Voice conferences

Voice conferences never seemed handy to me for a number of reasons: they are strictly real-time (quite an issue if you don't maintain a sleep regimen or any of participants have anything else scheduled), "half-duplex" (in that only one person can talk at a time for the speech to be distinguishable), there's no reliable and easy way to get greppable logs (transcriptions), and unless it's combined with textual chat, there's no way to copy and paste texts, to share links or program output, etc.

They are probably good for multiplayer games, when you are busy controlling a character, but also need to coordinate actions in real-time. They may also be nice for those who are not used to reading and writing/typing, or even for a casual chat.

What puzzles me is that even programmers (who should be used to reading and writing, and do share links and other texts quite often) often seem to prefer voice communication. As well as that many software projects aim to provide voice/video conferences even before usable textual messaging/conferences.

Nevertheless, sometimes voice conferences are hard to avoid, and here are my notes on more or less usable protocols.

Requirements and concerns

A particularly nasty thing about voice communication is speaker recognition: coupled with unencrypted/unknown protocols and surveillance and/or data breaches, it can be quite uncomfortable to use. Hence my initial requirements are end-to-end encryption, an open protocol, at least an open source (preferably libre) client for GNU/Linux in existence, preferably a distributed or federated protocol.

Apparently the requirements imposed by the majority of users, which should also be taken into account in order to actually use such a protocol, are that it should be extremely easy to set and to use on various systems: not more than a few mouse clicks or touchscreen taps. Perhaps being well-known is another thing that is important to inexperienced users, since the less known things they tend to find tend to be malware even by the relaxed, non-RMS definition of malware.
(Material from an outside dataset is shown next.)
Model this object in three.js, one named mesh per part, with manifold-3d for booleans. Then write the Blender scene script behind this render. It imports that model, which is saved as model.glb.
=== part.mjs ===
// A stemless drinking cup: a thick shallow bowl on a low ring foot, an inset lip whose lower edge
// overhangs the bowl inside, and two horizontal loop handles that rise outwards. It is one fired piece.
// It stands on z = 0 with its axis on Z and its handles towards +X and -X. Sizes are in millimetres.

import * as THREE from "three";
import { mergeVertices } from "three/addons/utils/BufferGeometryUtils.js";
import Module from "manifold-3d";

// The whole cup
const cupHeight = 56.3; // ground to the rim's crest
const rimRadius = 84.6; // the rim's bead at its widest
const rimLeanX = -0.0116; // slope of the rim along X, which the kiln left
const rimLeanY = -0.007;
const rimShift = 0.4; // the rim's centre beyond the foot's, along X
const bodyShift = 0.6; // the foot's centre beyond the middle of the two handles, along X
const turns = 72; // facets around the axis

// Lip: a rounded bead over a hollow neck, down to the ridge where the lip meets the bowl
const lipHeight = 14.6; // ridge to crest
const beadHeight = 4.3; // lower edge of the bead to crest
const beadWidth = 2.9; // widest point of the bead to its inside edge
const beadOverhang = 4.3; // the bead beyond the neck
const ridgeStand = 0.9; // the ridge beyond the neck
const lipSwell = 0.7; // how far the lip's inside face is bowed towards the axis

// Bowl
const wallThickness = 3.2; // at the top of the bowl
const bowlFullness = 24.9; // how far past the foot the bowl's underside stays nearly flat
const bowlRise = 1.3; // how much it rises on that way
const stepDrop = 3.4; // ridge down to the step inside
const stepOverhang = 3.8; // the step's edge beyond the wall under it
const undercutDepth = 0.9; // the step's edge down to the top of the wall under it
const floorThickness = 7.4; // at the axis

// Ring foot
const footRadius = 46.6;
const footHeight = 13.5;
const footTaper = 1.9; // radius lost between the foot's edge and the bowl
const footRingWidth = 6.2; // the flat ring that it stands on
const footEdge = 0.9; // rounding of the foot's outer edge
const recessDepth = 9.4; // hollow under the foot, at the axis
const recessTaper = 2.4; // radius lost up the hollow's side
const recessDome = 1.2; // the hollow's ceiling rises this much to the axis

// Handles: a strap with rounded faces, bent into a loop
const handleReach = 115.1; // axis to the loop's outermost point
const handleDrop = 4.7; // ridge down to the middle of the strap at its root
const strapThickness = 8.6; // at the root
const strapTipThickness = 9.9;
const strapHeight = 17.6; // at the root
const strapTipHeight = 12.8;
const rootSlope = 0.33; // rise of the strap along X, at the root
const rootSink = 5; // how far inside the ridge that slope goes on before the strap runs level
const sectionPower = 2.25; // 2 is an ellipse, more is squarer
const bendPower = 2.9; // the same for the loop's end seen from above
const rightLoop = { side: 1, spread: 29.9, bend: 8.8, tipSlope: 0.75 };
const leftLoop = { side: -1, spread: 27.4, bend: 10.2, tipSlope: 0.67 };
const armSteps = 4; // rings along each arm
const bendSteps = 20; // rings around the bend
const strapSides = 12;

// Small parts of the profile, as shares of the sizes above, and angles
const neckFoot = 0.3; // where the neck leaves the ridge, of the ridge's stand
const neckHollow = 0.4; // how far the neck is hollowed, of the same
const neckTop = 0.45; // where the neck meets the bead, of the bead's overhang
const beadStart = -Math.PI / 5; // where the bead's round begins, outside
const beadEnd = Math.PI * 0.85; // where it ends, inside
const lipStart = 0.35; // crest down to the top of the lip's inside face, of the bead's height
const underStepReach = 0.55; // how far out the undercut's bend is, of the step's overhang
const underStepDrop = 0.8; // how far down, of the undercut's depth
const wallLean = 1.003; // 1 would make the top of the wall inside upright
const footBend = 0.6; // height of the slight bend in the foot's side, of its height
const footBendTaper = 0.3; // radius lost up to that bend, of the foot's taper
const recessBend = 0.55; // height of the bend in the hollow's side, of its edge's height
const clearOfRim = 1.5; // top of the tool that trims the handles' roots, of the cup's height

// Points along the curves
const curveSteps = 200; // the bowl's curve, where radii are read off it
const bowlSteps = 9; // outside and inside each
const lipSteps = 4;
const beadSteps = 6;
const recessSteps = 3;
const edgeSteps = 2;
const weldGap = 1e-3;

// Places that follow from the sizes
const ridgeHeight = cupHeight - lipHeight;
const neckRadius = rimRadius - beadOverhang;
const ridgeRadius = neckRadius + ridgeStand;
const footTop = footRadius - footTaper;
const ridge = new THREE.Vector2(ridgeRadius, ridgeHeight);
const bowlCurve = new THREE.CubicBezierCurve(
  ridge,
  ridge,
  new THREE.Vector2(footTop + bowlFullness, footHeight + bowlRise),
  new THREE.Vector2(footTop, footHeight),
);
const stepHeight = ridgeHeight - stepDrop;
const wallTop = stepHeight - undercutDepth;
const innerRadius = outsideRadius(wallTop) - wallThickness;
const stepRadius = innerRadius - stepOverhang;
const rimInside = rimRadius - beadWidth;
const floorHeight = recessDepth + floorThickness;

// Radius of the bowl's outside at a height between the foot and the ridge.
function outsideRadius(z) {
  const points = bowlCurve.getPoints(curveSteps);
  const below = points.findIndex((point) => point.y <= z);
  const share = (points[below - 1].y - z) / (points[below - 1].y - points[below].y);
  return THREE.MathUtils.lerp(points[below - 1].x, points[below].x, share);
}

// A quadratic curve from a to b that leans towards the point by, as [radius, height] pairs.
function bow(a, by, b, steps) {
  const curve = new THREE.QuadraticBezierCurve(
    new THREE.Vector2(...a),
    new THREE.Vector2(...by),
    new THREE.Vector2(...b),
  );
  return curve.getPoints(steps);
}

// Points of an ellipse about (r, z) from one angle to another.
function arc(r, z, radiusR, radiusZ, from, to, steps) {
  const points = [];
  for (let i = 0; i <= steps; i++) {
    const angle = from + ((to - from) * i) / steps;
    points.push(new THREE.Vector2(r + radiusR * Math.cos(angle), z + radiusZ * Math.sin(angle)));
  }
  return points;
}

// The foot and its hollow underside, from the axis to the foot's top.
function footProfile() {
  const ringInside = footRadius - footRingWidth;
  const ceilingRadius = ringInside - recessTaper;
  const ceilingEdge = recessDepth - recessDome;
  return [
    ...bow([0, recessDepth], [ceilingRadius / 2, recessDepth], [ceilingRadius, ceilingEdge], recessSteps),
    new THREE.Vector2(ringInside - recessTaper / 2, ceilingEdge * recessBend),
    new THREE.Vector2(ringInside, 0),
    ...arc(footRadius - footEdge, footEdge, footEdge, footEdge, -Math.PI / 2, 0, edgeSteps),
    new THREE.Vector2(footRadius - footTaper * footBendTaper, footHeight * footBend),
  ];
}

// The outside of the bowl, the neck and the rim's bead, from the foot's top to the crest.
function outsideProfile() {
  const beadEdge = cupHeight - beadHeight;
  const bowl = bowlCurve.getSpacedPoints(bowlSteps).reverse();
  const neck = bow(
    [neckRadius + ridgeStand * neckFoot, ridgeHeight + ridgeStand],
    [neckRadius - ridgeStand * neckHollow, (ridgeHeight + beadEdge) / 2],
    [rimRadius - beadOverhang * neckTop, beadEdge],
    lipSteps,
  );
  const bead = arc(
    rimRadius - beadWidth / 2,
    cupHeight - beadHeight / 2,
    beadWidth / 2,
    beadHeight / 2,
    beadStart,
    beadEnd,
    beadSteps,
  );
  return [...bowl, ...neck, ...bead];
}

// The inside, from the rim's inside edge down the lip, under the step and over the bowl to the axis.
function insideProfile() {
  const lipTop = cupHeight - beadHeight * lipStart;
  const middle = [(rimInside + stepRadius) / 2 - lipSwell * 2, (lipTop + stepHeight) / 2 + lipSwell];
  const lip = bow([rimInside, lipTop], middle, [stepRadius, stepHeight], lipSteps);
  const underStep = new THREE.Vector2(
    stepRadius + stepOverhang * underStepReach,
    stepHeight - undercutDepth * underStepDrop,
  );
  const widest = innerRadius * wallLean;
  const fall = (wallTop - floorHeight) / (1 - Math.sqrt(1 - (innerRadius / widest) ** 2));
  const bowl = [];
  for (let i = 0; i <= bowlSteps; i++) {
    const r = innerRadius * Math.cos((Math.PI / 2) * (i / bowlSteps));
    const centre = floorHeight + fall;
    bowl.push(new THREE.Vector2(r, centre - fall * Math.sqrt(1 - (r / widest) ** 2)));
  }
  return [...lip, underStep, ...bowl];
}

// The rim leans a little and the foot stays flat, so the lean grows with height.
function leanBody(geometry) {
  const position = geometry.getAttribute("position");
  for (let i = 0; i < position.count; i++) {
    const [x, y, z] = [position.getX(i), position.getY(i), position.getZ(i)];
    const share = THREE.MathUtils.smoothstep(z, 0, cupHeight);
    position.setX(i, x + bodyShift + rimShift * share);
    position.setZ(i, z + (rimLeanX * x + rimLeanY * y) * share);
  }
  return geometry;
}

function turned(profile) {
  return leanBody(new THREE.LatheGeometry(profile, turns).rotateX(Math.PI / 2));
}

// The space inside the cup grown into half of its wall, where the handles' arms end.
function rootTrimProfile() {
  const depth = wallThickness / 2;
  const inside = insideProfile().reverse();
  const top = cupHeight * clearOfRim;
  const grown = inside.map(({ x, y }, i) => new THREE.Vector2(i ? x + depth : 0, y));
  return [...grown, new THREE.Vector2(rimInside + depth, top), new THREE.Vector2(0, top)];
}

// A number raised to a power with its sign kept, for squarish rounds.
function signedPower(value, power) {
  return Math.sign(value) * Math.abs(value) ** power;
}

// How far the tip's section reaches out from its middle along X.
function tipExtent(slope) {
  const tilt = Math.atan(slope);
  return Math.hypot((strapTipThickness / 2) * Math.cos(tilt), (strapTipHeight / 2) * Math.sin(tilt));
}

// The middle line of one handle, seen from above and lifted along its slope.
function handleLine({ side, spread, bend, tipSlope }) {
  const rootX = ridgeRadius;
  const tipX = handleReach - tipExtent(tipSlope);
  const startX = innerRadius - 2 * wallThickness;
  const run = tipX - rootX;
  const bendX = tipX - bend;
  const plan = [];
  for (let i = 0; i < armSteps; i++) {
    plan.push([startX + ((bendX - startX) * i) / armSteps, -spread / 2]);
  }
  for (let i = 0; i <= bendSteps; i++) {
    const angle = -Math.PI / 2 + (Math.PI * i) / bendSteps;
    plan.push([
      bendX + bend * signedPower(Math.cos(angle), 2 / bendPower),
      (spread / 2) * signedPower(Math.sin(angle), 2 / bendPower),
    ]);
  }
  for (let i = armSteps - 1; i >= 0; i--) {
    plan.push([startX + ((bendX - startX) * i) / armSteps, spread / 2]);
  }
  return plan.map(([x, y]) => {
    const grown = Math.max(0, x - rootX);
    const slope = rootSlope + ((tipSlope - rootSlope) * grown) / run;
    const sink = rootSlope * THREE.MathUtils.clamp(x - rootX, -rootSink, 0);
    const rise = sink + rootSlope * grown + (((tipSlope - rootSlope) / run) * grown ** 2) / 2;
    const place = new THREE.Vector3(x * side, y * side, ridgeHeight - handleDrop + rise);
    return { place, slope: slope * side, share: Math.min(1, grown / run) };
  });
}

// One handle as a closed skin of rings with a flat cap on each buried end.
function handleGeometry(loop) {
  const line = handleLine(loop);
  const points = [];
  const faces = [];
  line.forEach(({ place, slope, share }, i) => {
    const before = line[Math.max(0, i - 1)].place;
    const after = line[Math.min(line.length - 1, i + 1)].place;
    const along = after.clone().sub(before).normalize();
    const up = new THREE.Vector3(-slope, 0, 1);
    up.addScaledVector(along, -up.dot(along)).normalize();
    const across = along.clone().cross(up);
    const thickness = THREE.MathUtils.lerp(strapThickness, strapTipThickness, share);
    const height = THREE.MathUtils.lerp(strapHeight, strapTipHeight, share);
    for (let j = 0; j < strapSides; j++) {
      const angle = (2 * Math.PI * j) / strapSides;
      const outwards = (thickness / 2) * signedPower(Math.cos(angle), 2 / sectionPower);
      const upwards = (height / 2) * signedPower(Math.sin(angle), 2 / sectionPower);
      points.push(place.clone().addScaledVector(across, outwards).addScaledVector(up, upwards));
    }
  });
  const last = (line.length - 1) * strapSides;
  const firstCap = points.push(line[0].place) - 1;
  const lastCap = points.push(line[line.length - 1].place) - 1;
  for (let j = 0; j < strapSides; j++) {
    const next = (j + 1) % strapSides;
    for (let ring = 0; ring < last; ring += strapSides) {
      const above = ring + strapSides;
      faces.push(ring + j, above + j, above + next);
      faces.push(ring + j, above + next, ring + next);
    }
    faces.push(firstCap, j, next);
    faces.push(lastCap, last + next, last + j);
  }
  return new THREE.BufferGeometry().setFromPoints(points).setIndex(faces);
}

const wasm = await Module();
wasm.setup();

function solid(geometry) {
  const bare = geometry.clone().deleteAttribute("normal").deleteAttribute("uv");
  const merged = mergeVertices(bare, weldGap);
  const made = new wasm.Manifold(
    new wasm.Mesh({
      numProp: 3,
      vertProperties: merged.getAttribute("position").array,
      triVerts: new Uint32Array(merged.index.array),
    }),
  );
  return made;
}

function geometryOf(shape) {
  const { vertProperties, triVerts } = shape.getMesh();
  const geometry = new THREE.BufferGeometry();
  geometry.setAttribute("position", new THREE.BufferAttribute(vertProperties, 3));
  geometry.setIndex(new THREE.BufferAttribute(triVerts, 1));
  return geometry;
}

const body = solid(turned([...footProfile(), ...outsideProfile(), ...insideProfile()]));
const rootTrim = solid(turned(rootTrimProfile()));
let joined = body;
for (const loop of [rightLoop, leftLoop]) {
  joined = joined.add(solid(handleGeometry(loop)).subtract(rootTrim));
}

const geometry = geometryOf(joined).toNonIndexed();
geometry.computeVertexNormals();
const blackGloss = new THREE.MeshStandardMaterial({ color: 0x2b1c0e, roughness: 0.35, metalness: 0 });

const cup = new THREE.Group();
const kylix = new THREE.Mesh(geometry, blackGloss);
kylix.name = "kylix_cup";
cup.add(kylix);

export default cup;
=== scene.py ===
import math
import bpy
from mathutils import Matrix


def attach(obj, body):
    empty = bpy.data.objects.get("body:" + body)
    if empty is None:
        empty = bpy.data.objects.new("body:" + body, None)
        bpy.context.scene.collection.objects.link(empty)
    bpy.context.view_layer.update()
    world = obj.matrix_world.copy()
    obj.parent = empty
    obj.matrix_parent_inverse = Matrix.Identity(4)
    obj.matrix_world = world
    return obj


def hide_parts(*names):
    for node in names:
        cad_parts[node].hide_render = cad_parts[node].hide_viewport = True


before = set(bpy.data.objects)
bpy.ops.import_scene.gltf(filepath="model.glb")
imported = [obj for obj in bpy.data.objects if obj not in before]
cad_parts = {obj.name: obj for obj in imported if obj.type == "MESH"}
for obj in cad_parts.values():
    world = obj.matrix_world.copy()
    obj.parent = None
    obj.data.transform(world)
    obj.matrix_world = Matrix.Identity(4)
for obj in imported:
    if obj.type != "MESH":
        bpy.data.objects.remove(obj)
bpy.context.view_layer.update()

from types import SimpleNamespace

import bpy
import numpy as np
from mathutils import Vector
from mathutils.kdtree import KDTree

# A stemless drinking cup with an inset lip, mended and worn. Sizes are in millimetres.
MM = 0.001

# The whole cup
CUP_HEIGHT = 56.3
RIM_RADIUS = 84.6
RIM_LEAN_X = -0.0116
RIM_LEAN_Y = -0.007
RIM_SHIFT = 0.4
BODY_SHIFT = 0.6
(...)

And the obvious requirement for it is to work well: acceptable sound/video quality (no perceivable noise, pauses, or delays) even with not-so-good channels, perhaps NAT traversal, etc.


There's a comparison of VoIP software and a few more lists on Wikipedia, the YBTI map, and just widely known protocols. Apparently newbie users mostly think in terms of client software that implements those protocols, so the clients are even more widely known.

XMPP + Jingle
Though it might be nice, with XMPP it's tricky even to ensure textual, one-to-one message delivery: different clients and servers support different sets of XEPs, many users are not willing to configure anything, clients hide most of the settings and logs from users, users who are willing to configure or debug things can't do it with reasonable effort because of that.
SIP and H.323
Apparently those are very common for VoIP, and there's a lot of software (even Android API for SIP), but they require to set a server, and users don't hear about them that often, making it something rather obscure for them. While it's not immediately available, "let's rather not deal with it" is a possible reaction.

WebRTC is a strange protocol to find in web browsers (how's that functionality even related to web?), yet it may seem usable: NAT travesal (ICE, STUN, TURN) is present, end-to-end encryption (DTLS), voice and video conferences, supported by common web browsers for a while now, making it relatively easy to use: a single mouse click to get into a conference. It's not perfect, but open and standardised, and reuses other standards.

When I've tried to use it with a public server, there was just noise and no distinguishable words; tcpdump showed that it used a slow TURN server instead of STUN with hole punching, even though UDP hole punching worked fine between the used networks when I tried it manually, using netcat. Getting help with issues like that is tricky: there's no webrtc channel on freenode, and webrtc.org contacts only list Twitter, Google+, and Google groups (which eat messages from smaller servers rather often and seemingly randomly).

test.webrtc.org was helpful for debugging, that's how I've discovered that my ISP started putting me behind NAT. I have barely made it to pass the "Reflexive connectivity" test by acquiring a NAT-free IP address and redirecting all the UDP traffic (because there's no fixed port – so one doesn't have to set port forwarding at all, if only it worked) to my host from my router, by adding the following into /etc/config/firewall (that's on LibreCMC, should be the same with OpenWRT, and /etc/init.d/firewall restart should be invoked to apply it):

config redirect
option enabled '1'
option src 'wan'
option dest 'lan'
option proto 'udp'
option name 'all udp'
option dest_ip ''

Though it didn't quite work for sound anyway, even while passing all the tests.

Experimental/research projects
There are various experimental (or just planned) projects, some of which attempt to build on distributed systems, yet they usually aren't usable even by advanced users, if they work at all. Salsify looks interesting, though at the time of writing it only supports video streams.


By the time this note was last modified, there was no nice option for voice conferences in sight, but voice conferences themselves don't look like a nice option for communication in most cases. Avoidance is perhaps a good strategy, at least for now.